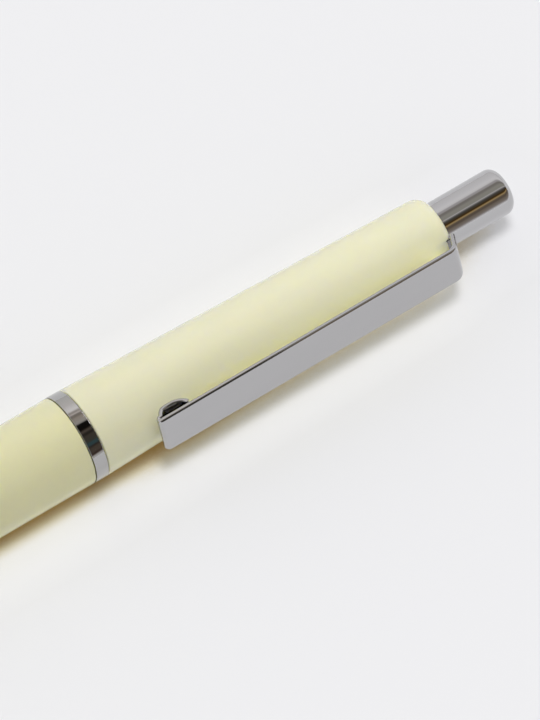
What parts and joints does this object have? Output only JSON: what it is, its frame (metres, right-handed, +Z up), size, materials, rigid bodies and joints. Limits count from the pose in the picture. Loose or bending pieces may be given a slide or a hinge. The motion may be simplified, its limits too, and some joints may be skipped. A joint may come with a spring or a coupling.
{
  "type": "pushbutton ballpoint pen",
  "caption": "Pushbutton ballpoint pen with a tapered barrel in two screwed halves, a folded strip clip, a click mechanism, a refill and a return spring.",
  "frame": {"origin": "centre of the pen's footprint on the surface that it lies on", "axes": "+X along the pen from its point to its button, +Z up from the surface, the clip on the -Y side"},
  "size_m": [0.137, 0.0128, 0.011],
  "materials": {
    "ivory_plastic": "glossy moulded plastic",
    "chrome": "bright plated",
    "brass": "turned",
    "steel": "drawn",
    "ball_metal": "ground",
    "black_plastic": "moulded",
    "white_plastic": "moulded",
    "ink": "blue paste",
    "grease": "clear grease"
  },
  "bodies": {
    "rear_half": {"upper_barrel": "ivory_plastic", "mouth_bush": "brass", "cam_sleeve": "white_plastic"},
    "ring": {"centre_ring": "chrome"},
    "front_half": {"lower_barrel": "ivory_plastic", "nose_cone": "chrome", "barrel_coupler": "black_plastic", "return_spring": "steel"},
    "clip": {"clip": "chrome"},
    "button": {"push_button": "chrome", "button_core": "black_plastic"},
    "refill": {"refill_tube": "steel", "refill_nozzle": "brass", "writing_tip": "steel", "ink_column": "ink", "ink_follower": "grease", "refill_plug": "white_plastic"},
    "rotor": {"cam_rotor": "white_plastic"},
    "ball": {"writing_ball": "ball_metal"}
  },
  "joints": [
    {"name": "button_slide", "type": "slide", "parent": "rear_half", "child": "button", "axis": [-1, 0, 0], "range_m": [0, 0.0058], "stiffness_N_per_m": 260, "springref_m": -0.004},
    {"name": "refill_slide", "type": "slide", "parent": "rear_half", "child": "refill", "axis": [-1, 0, 0], "range_m": [0, 0.0058], "deforming": ["return_spring"]},
    {"name": "rotor_turn", "type": "hinge", "parent": "refill", "child": "rotor", "pos_m": [0.03424, 0.00093, 0.00548], "axis": [1, 0, 0], "range_deg": [0, 45]},
    {"name": "ring_slide", "type": "slide", "parent": "rear_half", "child": "ring", "axis": [-1, 0, 0], "range_m": [0, 0.004]},
    {"name": "barrel_turn", "type": "hinge", "parent": "ring", "child": "front_half", "pos_m": [0.01034, 0.00093, 0.00548], "axis": [-1, 0, 0], "range_deg": [0, 1440]},
    {"name": "clip_flex", "type": "hinge", "parent": "rear_half", "child": "clip", "pos_m": [0.05877, -0.00223, 0.0066], "axis": [0, 0.3338, 0.9426], "range_deg": [0, 4], "stiffness_Nm_per_rad": 0.3, "springref_deg": -1.15},
    {"name": "ball_roll", "type": "hinge", "parent": "refill", "child": "ball", "pos_m": [-0.06709, 0.00093, 0.00548], "axis": [0, 1, 0], "continuous": true}
  ],
  "couplings": [
    {"joint": "refill_slide", "follows": "button_slide", "ratio": 1},
    {"joint": "rotor_turn", "follows": "button_slide", "rad_per_m": 135.4},
    {"joint": "barrel_turn", "follows": "ring_slide", "rad_per_m": 6283.2}
  ]
}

---------------

DESCRIPTION OF THE TASK:
Word for word, restate all of the data shown above.

ANSWER FOR THE TASK:
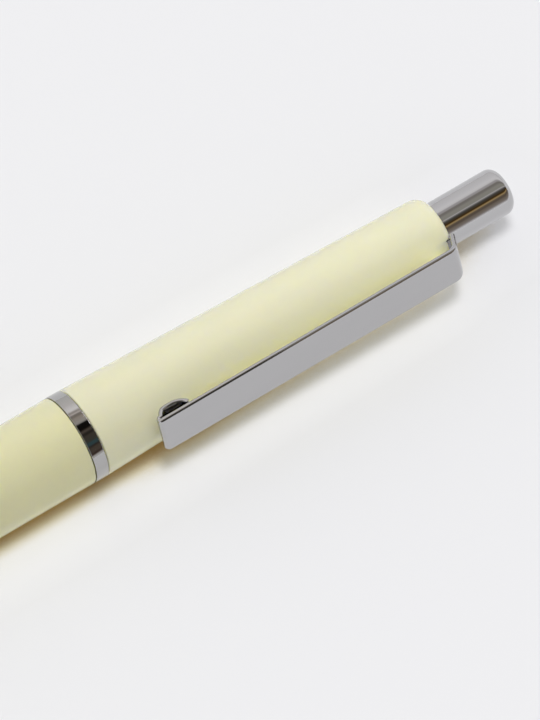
What parts and joints does this object have? Output only JSON: what it is, its frame (metres, right-handed, +Z up), size, materials, rigid bodies and joints. Limits count from the pose in the picture. Loose or bending pieces may be given a slide or a hinge. The motion may be simplified, its limits too, and some joints may be skipped. A joint may come with a spring or a coupling.
{
  "type": "pushbutton ballpoint pen",
  "caption": "Pushbutton ballpoint pen with a tapered barrel in two screwed halves, a folded strip clip, a click mechanism, a refill and a return spring.",
  "frame": {"origin": "centre of the pen's footprint on the surface that it lies on", "axes": "+X along the pen from its point to its button, +Z up from the surface, the clip on the -Y side"},
  "size_m": [0.137, 0.0128, 0.011],
  "materials": {
    "ivory_plastic": "glossy moulded plastic",
    "chrome": "bright plated",
    "brass": "turned",
    "steel": "drawn",
    "ball_metal": "ground",
    "black_plastic": "moulded",
    "white_plastic": "moulded",
    "ink": "blue paste",
    "grease": "clear grease"
  },
  "bodies": {
    "rear_half": {"upper_barrel": "ivory_plastic", "mouth_bush": "brass", "cam_sleeve": "white_plastic"},
    "ring": {"centre_ring": "chrome"},
    "front_half": {"lower_barrel": "ivory_plastic", "nose_cone": "chrome", "barrel_coupler": "black_plastic", "return_spring": "steel"},
    "clip": {"clip": "chrome"},
    "button": {"push_button": "chrome", "button_core": "black_plastic"},
    "refill": {"refill_tube": "steel", "refill_nozzle": "brass", "writing_tip": "steel", "ink_column": "ink", "ink_follower": "grease", "refill_plug": "white_plastic"},
    "rotor": {"cam_rotor": "white_plastic"},
    "ball": {"writing_ball": "ball_metal"}
  },
  "joints": [
    {"name": "button_slide", "type": "slide", "parent": "rear_half", "child": "button", "axis": [-1, 0, 0], "range_m": [0, 0.0058], "stiffness_N_per_m": 260, "springref_m": -0.004},
    {"name": "refill_slide", "type": "slide", "parent": "rear_half", "child": "refill", "axis": [-1, 0, 0], "range_m": [0, 0.0058], "deforming": ["return_spring"]},
    {"name": "rotor_turn", "type": "hinge", "parent": "refill", "child": "rotor", "pos_m": [0.03424, 0.00093, 0.00548], "axis": [1, 0, 0], "range_deg": [0, 45]},
    {"name": "ring_slide", "type": "slide", "parent": "rear_half", "child": "ring", "axis": [-1, 0, 0], "range_m": [0, 0.004]},
    {"name": "barrel_turn", "type": "hinge", "parent": "ring", "child": "front_half", "pos_m": [0.01034, 0.00093, 0.00548], "axis": [-1, 0, 0], "range_deg": [0, 1440]},
    {"name": "clip_flex", "type": "hinge", "parent": "rear_half", "child": "clip", "pos_m": [0.05877, -0.00223, 0.0066], "axis": [0, 0.3338, 0.9426], "range_deg": [0, 4], "stiffness_Nm_per_rad": 0.3, "springref_deg": -1.15},
    {"name": "ball_roll", "type": "hinge", "parent": "refill", "child": "ball", "pos_m": [-0.06709, 0.00093, 0.00548], "axis": [0, 1, 0], "continuous": true}
  ],
  "couplings": [
    {"joint": "refill_slide", "follows": "button_slide", "ratio": 1},
    {"joint": "rotor_turn", "follows": "button_slide", "rad_per_m": 135.4},
    {"joint": "barrel_turn", "follows": "ring_slide", "rad_per_m": 6283.2}
  ]
}